## Instructions for the task:
Copy all of the records below verbatim.

--- start Rows ---

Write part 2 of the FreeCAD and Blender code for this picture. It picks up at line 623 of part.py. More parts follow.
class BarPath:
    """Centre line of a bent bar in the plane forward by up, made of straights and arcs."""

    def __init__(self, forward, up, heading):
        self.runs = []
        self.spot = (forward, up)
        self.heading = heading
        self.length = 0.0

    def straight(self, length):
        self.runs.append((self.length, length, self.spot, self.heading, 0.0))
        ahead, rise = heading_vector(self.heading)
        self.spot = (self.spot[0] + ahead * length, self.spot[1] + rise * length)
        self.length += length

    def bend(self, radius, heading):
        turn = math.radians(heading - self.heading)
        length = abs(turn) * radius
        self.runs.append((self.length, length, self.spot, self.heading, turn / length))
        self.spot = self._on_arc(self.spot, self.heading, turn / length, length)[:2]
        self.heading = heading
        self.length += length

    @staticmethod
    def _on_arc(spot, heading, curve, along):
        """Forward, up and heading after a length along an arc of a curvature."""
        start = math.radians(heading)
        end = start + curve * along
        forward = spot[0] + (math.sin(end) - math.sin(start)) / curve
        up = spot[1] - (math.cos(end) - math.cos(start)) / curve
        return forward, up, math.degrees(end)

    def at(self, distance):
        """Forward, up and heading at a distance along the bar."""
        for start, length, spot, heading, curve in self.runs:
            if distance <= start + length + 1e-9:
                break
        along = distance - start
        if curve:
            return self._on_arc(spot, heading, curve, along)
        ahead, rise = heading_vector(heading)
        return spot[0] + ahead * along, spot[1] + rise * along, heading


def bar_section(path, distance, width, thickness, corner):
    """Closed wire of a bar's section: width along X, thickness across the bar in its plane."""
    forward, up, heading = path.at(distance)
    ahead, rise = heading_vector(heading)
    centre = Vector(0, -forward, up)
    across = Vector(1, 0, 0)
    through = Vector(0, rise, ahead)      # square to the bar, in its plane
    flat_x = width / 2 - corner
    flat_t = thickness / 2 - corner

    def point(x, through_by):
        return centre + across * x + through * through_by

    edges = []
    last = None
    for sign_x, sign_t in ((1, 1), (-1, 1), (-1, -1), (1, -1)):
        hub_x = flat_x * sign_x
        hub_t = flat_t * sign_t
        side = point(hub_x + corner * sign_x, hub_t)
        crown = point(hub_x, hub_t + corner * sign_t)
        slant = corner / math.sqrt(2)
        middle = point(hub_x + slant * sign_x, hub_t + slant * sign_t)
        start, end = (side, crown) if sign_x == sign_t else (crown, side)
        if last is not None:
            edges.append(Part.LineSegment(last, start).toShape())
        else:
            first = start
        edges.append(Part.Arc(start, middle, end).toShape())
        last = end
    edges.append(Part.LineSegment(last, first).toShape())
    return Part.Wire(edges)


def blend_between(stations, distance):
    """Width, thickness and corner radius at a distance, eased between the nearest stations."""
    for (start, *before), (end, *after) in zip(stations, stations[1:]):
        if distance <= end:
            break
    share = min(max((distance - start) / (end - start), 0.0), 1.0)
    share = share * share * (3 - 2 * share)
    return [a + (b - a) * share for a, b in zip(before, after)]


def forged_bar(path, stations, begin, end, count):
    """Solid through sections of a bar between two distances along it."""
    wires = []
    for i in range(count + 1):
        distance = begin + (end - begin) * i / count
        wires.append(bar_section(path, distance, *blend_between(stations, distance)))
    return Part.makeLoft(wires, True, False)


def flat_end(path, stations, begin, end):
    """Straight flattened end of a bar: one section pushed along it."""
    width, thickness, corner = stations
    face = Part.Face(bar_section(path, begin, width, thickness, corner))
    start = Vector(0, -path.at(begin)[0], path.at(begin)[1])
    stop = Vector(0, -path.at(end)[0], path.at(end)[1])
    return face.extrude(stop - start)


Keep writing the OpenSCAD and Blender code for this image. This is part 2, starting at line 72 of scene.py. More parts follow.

--- end Rows ---

## Problem solution:
Write part 2 of the FreeCAD and Blender code for this picture. It picks up at line 623 of part.py. More parts follow.
class BarPath:
    """Centre line of a bent bar in the plane forward by up, made of straights and arcs."""

    def __init__(self, forward, up, heading):
        self.runs = []
        self.spot = (forward, up)
        self.heading = heading
        self.length = 0.0

    def straight(self, length):
        self.runs.append((self.length, length, self.spot, self.heading, 0.0))
        ahead, rise = heading_vector(self.heading)
        self.spot = (self.spot[0] + ahead * length, self.spot[1] + rise * length)
        self.length += length

    def bend(self, radius, heading):
        turn = math.radians(heading - self.heading)
        length = abs(turn) * radius
        self.runs.append((self.length, length, self.spot, self.heading, turn / length))
        self.spot = self._on_arc(self.spot, self.heading, turn / length, length)[:2]
        self.heading = heading
        self.length += length

    @staticmethod
    def _on_arc(spot, heading, curve, along):
        """Forward, up and heading after a length along an arc of a curvature."""
        start = math.radians(heading)
        end = start + curve * along
        forward = spot[0] + (math.sin(end) - math.sin(start)) / curve
        up = spot[1] - (math.cos(end) - math.cos(start)) / curve
        return forward, up, math.degrees(end)

    def at(self, distance):
        """Forward, up and heading at a distance along the bar."""
        for start, length, spot, heading, curve in self.runs:
            if distance <= start + length + 1e-9:
                break
        along = distance - start
        if curve:
            return self._on_arc(spot, heading, curve, along)
        ahead, rise = heading_vector(heading)
        return spot[0] + ahead * along, spot[1] + rise * along, heading


def bar_section(path, distance, width, thickness, corner):
    """Closed wire of a bar's section: width along X, thickness across the bar in its plane."""
    forward, up, heading = path.at(distance)
    ahead, rise = heading_vector(heading)
    centre = Vector(0, -forward, up)
    across = Vector(1, 0, 0)
    through = Vector(0, rise, ahead)      # square to the bar, in its plane
    flat_x = width / 2 - corner
    flat_t = thickness / 2 - corner

    def point(x, through_by):
        return centre + across * x + through * through_by

    edges = []
    last = None
    for sign_x, sign_t in ((1, 1), (-1, 1), (-1, -1), (1, -1)):
        hub_x = flat_x * sign_x
        hub_t = flat_t * sign_t
        side = point(hub_x + corner * sign_x, hub_t)
        crown = point(hub_x, hub_t + corner * sign_t)
        slant = corner / math.sqrt(2)
        middle = point(hub_x + slant * sign_x, hub_t + slant * sign_t)
        start, end = (side, crown) if sign_x == sign_t else (crown, side)
        if last is not None:
            edges.append(Part.LineSegment(last, start).toShape())
        else:
            first = start
        edges.append(Part.Arc(start, middle, end).toShape())
        last = end
    edges.append(Part.LineSegment(last, first).toShape())
    return Part.Wire(edges)


def blend_between(stations, distance):
    """Width, thickness and corner radius at a distance, eased between the nearest stations."""
    for (start, *before), (end, *after) in zip(stations, stations[1:]):
        if distance <= end:
            break
    share = min(max((distance - start) / (end - start), 0.0), 1.0)
    share = share * share * (3 - 2 * share)
    return [a + (b - a) * share for a, b in zip(before, after)]


def forged_bar(path, stations, begin, end, count):
    """Solid through sections of a bar between two distances along it."""
    wires = []
    for i in range(count + 1):
        distance = begin + (end - begin) * i / count
        wires.append(bar_section(path, distance, *blend_between(stations, distance)))
    return Part.makeLoft(wires, True, False)


def flat_end(path, stations, begin, end):
    """Straight flattened end of a bar: one section pushed along it."""
    width, thickness, corner = stations
    face = Part.Face(bar_section(path, begin, width, thickness, corner))
    start = Vector(0, -path.at(begin)[0], path.at(begin)[1])
    stop = Vector(0, -path.at(end)[0], path.at(end)[1])
    return face.extrude(stop - start)


Keep writing the OpenSCAD and Blender code for this image. This is part 2, starting at line 72 of scene.py. More parts follow.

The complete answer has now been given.